>>

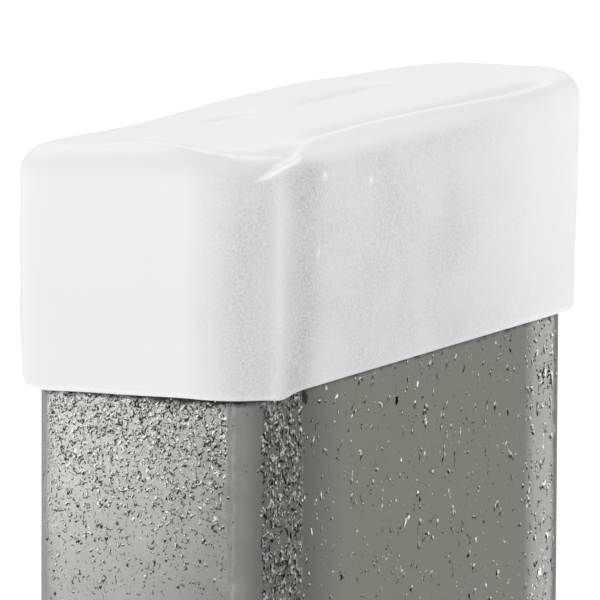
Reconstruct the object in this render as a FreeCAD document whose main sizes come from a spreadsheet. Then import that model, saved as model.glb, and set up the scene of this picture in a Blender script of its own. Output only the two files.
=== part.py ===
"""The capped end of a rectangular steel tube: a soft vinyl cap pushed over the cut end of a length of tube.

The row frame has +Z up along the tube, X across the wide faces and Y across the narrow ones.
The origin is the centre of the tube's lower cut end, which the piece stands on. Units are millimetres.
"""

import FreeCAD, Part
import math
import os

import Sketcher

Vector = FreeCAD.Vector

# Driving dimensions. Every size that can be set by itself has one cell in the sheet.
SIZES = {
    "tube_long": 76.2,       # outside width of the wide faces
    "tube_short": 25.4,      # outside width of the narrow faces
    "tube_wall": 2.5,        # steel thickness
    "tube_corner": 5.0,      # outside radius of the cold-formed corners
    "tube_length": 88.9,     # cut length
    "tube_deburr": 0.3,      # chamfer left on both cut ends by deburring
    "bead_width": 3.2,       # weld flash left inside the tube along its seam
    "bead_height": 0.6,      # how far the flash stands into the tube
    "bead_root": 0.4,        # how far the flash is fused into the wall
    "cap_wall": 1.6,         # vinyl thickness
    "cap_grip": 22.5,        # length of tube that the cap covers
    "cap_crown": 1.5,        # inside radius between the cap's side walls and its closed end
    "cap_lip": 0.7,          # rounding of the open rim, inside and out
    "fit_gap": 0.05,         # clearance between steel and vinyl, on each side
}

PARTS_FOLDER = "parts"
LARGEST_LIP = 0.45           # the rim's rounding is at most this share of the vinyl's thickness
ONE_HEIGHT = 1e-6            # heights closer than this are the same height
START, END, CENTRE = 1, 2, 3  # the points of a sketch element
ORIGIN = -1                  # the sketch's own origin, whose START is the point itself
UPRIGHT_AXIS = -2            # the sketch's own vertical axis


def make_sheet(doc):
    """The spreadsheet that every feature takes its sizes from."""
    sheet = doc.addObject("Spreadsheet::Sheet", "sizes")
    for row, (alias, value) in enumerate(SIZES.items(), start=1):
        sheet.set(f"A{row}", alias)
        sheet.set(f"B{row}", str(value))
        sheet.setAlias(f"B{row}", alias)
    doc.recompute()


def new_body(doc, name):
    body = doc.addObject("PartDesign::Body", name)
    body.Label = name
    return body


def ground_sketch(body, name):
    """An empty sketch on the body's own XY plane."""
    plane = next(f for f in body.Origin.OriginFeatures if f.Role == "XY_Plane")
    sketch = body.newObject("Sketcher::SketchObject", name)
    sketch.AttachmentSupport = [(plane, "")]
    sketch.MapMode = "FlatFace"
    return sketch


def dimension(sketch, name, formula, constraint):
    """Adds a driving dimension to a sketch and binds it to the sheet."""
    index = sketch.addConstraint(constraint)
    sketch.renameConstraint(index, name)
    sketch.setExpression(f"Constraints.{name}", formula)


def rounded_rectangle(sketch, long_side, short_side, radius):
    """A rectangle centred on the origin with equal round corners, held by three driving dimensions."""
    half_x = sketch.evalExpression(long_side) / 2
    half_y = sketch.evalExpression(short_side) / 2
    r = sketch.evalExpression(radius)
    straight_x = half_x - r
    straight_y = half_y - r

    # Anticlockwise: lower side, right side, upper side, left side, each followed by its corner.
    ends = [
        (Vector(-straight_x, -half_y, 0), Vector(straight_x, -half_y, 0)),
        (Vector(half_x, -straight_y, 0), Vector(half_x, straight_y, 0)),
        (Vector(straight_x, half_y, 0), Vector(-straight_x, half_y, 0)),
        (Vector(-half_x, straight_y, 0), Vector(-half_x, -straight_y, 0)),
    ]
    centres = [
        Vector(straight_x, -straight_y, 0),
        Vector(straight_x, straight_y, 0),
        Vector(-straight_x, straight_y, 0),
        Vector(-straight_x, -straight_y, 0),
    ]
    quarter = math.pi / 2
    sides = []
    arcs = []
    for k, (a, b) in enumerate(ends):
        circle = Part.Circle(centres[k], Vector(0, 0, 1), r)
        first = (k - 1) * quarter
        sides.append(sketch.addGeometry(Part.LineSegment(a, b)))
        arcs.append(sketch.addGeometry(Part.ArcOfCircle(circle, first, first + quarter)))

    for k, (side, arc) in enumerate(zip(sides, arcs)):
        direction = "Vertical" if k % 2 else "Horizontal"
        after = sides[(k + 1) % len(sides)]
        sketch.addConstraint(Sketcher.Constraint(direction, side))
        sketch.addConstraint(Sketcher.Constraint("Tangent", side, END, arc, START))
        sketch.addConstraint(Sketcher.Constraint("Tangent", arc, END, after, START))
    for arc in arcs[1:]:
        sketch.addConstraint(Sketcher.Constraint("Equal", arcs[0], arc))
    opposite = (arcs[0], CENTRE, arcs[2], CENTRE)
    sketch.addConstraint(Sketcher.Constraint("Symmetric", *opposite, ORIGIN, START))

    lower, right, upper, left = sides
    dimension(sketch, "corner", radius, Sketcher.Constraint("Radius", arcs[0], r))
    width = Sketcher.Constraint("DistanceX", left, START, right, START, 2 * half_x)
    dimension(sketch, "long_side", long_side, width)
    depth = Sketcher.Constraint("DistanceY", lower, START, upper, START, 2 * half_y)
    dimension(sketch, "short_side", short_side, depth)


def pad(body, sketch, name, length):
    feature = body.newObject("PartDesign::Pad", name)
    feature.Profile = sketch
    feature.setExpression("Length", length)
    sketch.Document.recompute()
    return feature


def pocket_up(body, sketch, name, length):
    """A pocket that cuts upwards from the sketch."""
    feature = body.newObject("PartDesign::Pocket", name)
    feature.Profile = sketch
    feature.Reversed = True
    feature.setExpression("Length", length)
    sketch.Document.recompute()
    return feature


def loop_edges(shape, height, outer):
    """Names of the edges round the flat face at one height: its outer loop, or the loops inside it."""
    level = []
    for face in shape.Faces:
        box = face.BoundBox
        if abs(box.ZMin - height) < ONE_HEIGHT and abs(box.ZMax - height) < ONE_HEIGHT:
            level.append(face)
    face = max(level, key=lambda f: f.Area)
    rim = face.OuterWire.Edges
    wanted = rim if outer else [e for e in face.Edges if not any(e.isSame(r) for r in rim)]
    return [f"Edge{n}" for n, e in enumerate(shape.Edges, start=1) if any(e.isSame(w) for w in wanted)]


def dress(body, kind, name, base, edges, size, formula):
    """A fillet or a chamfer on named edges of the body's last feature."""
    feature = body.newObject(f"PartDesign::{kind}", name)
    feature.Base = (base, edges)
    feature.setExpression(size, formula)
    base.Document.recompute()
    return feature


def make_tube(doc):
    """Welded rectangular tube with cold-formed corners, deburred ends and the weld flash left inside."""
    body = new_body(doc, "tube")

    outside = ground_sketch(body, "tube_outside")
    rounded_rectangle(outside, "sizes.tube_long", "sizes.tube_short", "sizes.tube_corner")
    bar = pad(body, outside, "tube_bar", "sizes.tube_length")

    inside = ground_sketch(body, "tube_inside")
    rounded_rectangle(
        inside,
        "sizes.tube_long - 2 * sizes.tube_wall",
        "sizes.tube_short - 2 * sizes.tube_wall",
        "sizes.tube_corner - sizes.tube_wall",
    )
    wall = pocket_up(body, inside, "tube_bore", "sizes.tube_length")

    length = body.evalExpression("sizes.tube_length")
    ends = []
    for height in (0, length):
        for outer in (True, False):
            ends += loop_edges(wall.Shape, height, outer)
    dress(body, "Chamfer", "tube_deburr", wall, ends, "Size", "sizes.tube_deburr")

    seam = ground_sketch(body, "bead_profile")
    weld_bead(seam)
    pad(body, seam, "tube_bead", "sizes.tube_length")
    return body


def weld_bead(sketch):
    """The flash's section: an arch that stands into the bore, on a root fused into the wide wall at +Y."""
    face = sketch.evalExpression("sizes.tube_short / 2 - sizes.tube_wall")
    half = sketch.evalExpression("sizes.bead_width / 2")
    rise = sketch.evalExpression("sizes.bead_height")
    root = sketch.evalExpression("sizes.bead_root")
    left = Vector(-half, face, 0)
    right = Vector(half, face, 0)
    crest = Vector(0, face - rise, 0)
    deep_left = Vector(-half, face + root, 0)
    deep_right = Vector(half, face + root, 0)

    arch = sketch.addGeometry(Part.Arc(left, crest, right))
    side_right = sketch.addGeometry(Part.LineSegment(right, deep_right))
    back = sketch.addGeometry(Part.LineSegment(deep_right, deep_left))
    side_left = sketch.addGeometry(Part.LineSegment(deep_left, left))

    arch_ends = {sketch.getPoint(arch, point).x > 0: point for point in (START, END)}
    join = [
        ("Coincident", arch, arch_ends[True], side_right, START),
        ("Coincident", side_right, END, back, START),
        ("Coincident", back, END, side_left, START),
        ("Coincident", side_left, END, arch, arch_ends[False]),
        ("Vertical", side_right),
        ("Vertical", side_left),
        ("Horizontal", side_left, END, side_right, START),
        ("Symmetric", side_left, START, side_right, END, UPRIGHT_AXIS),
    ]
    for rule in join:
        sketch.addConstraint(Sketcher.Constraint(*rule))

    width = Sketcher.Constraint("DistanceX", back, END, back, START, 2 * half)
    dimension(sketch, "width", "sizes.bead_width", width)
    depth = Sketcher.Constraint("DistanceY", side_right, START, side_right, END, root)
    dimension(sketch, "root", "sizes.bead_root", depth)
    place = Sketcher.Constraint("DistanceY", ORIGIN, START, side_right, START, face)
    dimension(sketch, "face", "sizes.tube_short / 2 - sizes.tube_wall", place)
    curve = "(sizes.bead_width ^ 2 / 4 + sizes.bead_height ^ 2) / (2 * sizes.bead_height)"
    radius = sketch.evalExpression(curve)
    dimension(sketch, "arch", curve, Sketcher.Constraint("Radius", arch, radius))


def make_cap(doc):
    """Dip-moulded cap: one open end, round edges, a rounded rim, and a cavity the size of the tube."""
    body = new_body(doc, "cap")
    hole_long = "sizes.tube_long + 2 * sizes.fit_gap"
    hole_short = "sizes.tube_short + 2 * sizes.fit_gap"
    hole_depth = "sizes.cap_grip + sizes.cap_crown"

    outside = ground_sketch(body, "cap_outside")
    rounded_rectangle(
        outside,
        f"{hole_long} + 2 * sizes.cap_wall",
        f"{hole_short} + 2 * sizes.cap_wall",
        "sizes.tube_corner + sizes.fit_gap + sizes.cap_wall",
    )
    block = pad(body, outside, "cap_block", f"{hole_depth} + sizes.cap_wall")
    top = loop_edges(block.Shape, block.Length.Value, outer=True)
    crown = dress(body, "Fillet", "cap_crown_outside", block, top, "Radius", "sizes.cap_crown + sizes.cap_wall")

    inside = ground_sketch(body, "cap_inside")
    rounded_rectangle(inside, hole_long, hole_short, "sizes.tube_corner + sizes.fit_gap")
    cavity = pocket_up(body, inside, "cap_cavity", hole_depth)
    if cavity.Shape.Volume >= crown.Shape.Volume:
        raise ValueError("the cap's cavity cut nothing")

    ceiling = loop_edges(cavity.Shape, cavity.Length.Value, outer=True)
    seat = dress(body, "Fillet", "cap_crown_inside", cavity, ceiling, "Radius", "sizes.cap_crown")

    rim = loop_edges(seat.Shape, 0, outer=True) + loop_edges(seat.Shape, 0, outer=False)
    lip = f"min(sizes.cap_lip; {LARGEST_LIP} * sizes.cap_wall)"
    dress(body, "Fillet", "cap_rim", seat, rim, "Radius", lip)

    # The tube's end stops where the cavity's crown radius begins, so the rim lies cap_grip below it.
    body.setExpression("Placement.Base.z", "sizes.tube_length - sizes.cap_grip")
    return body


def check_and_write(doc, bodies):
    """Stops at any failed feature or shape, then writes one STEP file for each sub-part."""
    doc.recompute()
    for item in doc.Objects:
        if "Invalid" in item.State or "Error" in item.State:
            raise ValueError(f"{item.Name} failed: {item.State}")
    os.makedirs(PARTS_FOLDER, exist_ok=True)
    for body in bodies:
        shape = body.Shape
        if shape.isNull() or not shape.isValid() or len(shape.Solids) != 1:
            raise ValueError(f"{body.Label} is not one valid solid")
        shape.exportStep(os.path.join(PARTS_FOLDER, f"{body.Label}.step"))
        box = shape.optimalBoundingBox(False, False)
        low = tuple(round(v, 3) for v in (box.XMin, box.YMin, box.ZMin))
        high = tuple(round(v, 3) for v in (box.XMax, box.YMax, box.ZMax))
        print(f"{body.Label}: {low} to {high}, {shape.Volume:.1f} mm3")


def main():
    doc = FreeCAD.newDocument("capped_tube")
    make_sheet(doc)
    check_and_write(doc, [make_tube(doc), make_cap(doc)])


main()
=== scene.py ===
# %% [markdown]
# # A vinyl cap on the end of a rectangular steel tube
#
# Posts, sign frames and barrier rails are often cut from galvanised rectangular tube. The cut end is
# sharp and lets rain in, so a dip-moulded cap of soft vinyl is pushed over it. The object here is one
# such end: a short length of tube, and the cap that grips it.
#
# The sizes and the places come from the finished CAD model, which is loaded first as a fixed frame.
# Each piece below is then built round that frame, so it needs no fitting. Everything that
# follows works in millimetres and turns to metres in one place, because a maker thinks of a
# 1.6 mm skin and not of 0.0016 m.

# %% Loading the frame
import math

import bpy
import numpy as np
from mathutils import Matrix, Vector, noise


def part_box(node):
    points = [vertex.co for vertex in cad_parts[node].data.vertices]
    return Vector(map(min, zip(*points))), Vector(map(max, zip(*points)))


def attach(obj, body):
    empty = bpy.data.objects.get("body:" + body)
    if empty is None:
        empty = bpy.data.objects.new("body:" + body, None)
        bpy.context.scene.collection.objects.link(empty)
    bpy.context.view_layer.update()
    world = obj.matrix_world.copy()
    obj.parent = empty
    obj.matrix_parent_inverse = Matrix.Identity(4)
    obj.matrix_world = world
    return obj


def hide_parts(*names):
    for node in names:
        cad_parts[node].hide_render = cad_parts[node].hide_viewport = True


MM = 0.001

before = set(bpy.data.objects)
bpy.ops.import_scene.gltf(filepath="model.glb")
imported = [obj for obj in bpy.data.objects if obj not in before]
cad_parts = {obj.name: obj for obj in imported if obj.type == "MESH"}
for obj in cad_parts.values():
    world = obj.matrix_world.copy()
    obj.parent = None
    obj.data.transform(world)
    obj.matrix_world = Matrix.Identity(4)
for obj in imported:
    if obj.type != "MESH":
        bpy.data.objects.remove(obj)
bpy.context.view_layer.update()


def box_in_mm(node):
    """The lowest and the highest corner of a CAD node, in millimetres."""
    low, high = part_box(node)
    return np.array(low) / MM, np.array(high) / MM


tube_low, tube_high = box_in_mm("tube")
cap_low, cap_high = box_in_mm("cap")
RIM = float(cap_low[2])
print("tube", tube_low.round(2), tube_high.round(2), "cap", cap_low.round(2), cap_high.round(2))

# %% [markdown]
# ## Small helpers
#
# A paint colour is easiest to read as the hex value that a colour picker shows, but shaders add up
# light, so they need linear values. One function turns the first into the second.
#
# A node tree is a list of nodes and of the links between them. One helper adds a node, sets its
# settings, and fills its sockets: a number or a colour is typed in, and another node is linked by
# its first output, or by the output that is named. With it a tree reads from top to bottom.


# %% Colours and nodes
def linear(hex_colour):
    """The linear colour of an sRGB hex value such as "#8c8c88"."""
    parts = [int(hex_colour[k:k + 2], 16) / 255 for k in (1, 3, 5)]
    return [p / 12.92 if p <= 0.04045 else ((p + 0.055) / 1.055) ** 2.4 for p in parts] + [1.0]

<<

The first line to be transcribed is the one containing "high = tuple(round(v, 3)", and the last is the one containing "# 1.6 mm skin and not of 0.0016 m.". Transcribe exactly those lines and nothing else.

Right answer:
        high = tuple(round(v, 3) for v in (box.XMax, box.YMax, box.ZMax))
        print(f"{body.Label}: {low} to {high}, {shape.Volume:.1f} mm3")


def main():
    doc = FreeCAD.newDocument("capped_tube")
    make_sheet(doc)
    check_and_write(doc, [make_tube(doc), make_cap(doc)])


main()
=== scene.py ===
# %% [markdown]
# # A vinyl cap on the end of a rectangular steel tube
#
# Posts, sign frames and barrier rails are often cut from galvanised rectangular tube. The cut end is
# sharp and lets rain in, so a dip-moulded cap of soft vinyl is pushed over it. The object here is one
# such end: a short length of tube, and the cap that grips it.
#
# The sizes and the places come from the finished CAD model, which is loaded first as a fixed frame.
# Each piece below is then built round that frame, so it needs no fitting. Everything that
# follows works in millimetres and turns to metres in one place, because a maker thinks of a
# 1.6 mm skin and not of 0.0016 m.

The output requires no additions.